What to Know
- Karl Aarseth got off the LIRR train at the Lynbrook stop around 8 p.m. April 5; he contacted the side of it, then was dragged and killed
- The NTSB says the probable cause of the accident was his failure to realize the train was moving; video showed him reach out to touch it
- Investigators also said Aarseth's blood alcohol content was 0.23 at the time, nearly triple the legal limit
The death of a 65-year-old man who was dragged by a Long Island Rail Road train when he stepped off it onto the platform after a trip to the New York International Auto Show in April was likely caused by his actions, not those of the railroad, officials said Tuesday.
Karl Aarseth got off the LIRR train at the Lynbrook stop around 8 p.m. April 5; he "contacted" the side of the train and was dragged and killed by it as it left the station. It was dark at the time.
Investigators from the National Transportation Safety Board and the MTA police department reviewed video footage of the accident and determined two key factors that likely caused it.
First, Aarseth didn't realize the train was moving as he walked on the station platform, according to the accident report released Tuesday. That was listed as the probable cause. A contributing factor, the NTSB said, was the high level of alcohol in Aarseth's blood at the time. His blood alcohol content was 0.23, nearly triple the legal limit of 0.08.
According to video platform recordings and crew interviews, immediately before the train doors closed and departed the station, the conductor was in the third car of the train looking out of the window and the assistant conductor was on the station platform near the seventh car, the NTSB says.

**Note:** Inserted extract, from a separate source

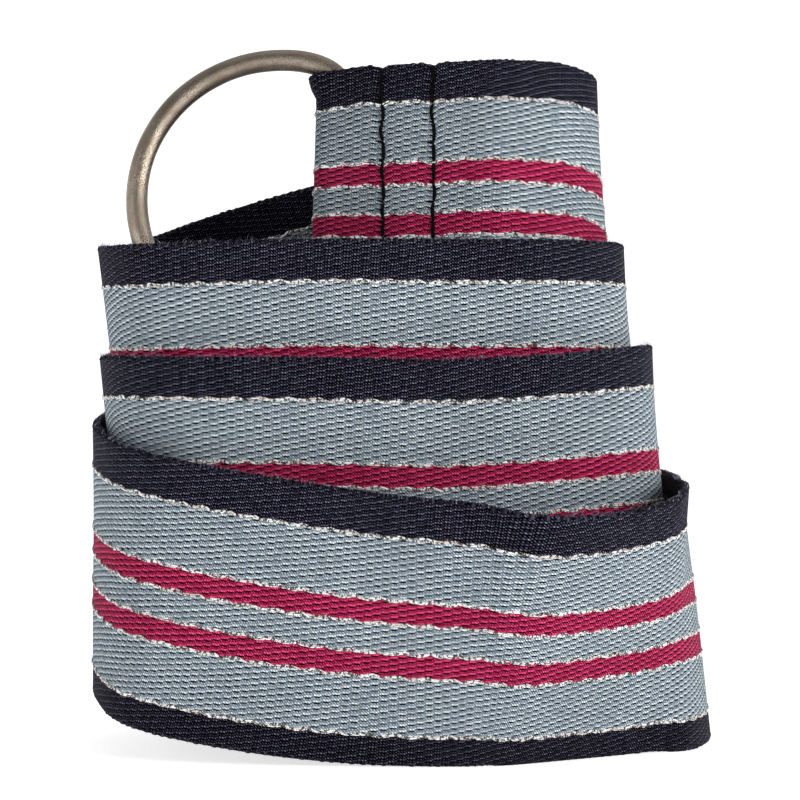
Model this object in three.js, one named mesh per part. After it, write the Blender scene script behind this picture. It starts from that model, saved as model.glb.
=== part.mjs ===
// Striped webbing belt with a D-ring, coiled and standing on its edge.
// Millimetres. X points right, Y away from the viewer and Z up. The outermost turn is the lowest.
import * as THREE from "three";
import { mergeVertices } from "three/addons/utils/BufferGeometryUtils.js";

// Webbing
const strapWidth = 40;
const strapThickness = 1.2;
const edgeBevelWidth = 0.4;
const edgeBevelDepth = 0.35;
const stationStep = 3.2;
const samplesPerStation = 40;

// Fold round the ring's bar, sewn down on itself
const layerGap = 0.3;
const barGap = 0.45;
const barToCoil = 18.5;
const loopSteps = 14;
const crossoverStart = 2.4;
const crossoverEnd = 7.4;
const crossoverSteps = 8;
const tailEnd = 19.4;
const foldWidth = 38.2;
const foldWidthReach = 6;
const foldSkew = THREE.MathUtils.degToRad(2);

// The fold's mouths stand open where the ring leaves them: how far outward, and over how much of the
// width at each edge
const mouthFlare = 1.2;
const mouthReach = 3.8;

// D-ring
const wireDiameter = 3.2;
const wireSides = 12;
const ringSteps = 120;
const bowHalfHeight = 21.7;
const bowDepth = 21.7;
const shoulderDepth = 7.9;
const shoulderHeight = 3.6;
const barSlack = 0.3;
const ringSwivel = THREE.MathUtils.degToRad(20.5);

// Where the middle of the strap runs, one row for each bend, in path order from the stitching on.
// right and away are measured from the coil's axis, foot is the lower edge's height above the surface,
// and lean is how far the upper edge tips outward, in degrees.
const columns = { right: 0, away: 1, foot: 2, lean: 3 };

const firstTurn = [
  [7.0, -17.4, 62.9, -15],
  [13.5, -19.6, 63.1, -15],
  [19.4, -18.4, 62.8, -14],
  [25.4, -14.1, 62.1, -11],
  [29.7, -6.6, 59.8, -6],
  [29.2, 4.2, 56.5, -3],
  [22.3, 14.7, 53.2, -1],
  [8.0, 22.5, 48.8, 0],
  [-8.0, 25.5, 44.8, 0],
  [-24.0, 22.0, 40.0, 2],
  [-37.0, 12.0, 35.4, 5],
];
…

The assistant conductor signaled to the conductor with a flashlight that all passengers were clear of the train prior to the train departing. The conductor acknowledged the signal, closed the train doors, and signaled the engineer to depart the station. After the train began moving, the conductor said that he saw a person move toward it, about halfway down the platform. The conductor said that the person made contact with the fifth or sixth car of the train and either held onto or was dragged along the platform by the train.
The conductor immediately called the engineer over the intercom and told him to stop the train; the conductor also signaled the engineer to stop the train. After the train stopped, the conductor and assistant conductor got off the train and found Aarseth dead.
NTSB's review of the videos supported the conductor's contention. Federal officials say the footage showed Aarseth reaching out to touch the moving train, then leaning into it.
Weeks after Aarseth's death, his best friend sued the LIRR for $10 million, alleging the gap between station platforms and trains killed his friend and that evidenced the railroad's negligence.
The LIRR told Newsday at the time it did not comment on pending litigation. The status of that civil suit wasn't immediately clear Tuesday.